In the video at the outset of the post (which you must watch) you'll see that the dad, at once uncomfortable with how others will react to his son's new pink bike, especially the kid with the dark "boy" blue bike parked next to his, is soon surprised and delighted by what transpires next. The other boy breaks down in tears, crying that he, too, wants a pink bike like Oliver. And it is then that his dad realizes the gift he's been given on his son's birthday... "the power and beauty of being yourself." Many, many times over the years, as we have grown with knowledge and openness ourselves, the truth that has remained clear to me from the start is how brave these kids are: transgender kids, gender-nonconforming or gender-creative kids, as I prefer to call them, and gender-conforming kids like Nooa's brother, Ettu, who has never once questioned or seemed at all uncomfortable with Nooa, rather has often defended him. What has not failed to escape me is the beauty that these kids bring to our lives, forcing us to examine our expectations, comforts, and prejudices in new light, or should I say, color. We have been fortunate to live in a city and have our children in a school where these choices often blend right in or at least are accepted with incredible understanding and rarely a sideways glance. While observing Nooa's preschool class last year, I sat next to a four-year old boy with long blond curly locks and painted fingernails who proceeded to tell me that he was "not a girl, even though I have long hair," perhaps a learned preventative statement when meeting someone new. I told him that I totally understood, since Nooa likes to wear dresses and he also "is not a girl." The young boy looked at me, smiling slyly and said, "yeah, that's just weird" (I'm assuming in response to Nooa's dress-wearing), which, of course, made me smile as well. And there was another moment, not too long ago, when I came upon my father helping Nooa put on his pink winter tights in advance of a family function in Missouri — a simple, yet profound act of loving assistance from this grandfather toward his grandson.

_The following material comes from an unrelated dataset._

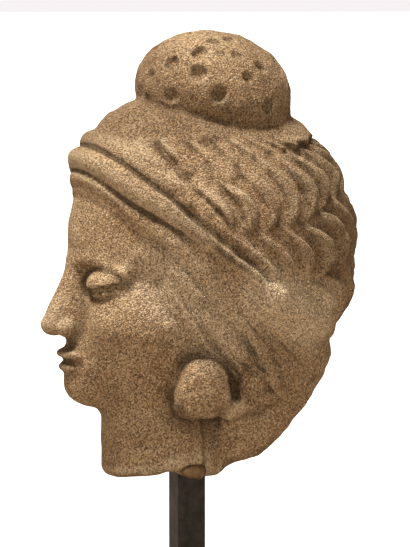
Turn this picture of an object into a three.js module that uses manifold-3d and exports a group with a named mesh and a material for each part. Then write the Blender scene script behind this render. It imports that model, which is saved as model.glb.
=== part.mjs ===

So what does all this have to do with modernism and creating fluid design spaces? And why did I use only "identity" in the title as opposed to "gender identity?" Well, for one thing, my own experience has forced me to look at so many things in life with new eyes... from consumerism to my everyday tasks and conversations. What I hold to in the the word "modern," as it is described of, is its basic precept that what has surrounded us daily, be it our faith, values, organizations, activities, etc. can often appear outdated in the face of new economic, social, and political environments. And the quest for designing lives and spaces that accommodate the new (or should I say newly accepted) faces and bodies within our landscape is a bold and invigorating task. I'm not saying we do away with gender definition altogether; of course not. What I do believe is that we are more than the sum of our parts. The colors we choose, the fabrics or styles we wear, the activities we choose, the friends we make can and should break the molds of what we've been taught to see as girl or boy or black or white. When I was young and about to embark on a bi-racial marriage, I was often asked, "what about the children?" (since there was the assumption that their road would be made more difficult because of our choice to live outside the "norm" of southwest Missouri). The response to Nooa's journey over the years has sparked similar reactions in terms of how people will react to him; therefore, shouldn't we just nip this in the bud to save him the pain this his "difference" most certainly will bring. The irony is not lost on me. I say, let's throw off this fear. Identity is more than what we've been taught, it is a part of our very being, and it should be celebrated and loved.
I long for the day when I no longer see the "activity kits for girls" and "handbooks for boys" in the toy aisles; when a child's interest in crafting, art, sewing, camping, engineering, sports, construction, etc. can transcend their gender in such a way that those marketing ploys will no longer work... that our kids themselves will hesitate before saying, "that's just for boys" or vice versa. And lest I am criticized for dreaming of a sort of impossible utopia, let me just say this, I'm not naive; there are certain ways our children's curiosities and interests often gravitate, sometimes quite naturally and without prompting, to their prescribed gender. I am, though, hopeful for when children and adults who express tendencies outside the traditional binaries are not judged or categorized. So let's give it a try... how about we shake off our love of mid-century (god, how I myself love good mid-century design) and go for new kind of modern, with a little more softness, color, and lines that are not so narrowly defined. After all, it's a brave, new world out there.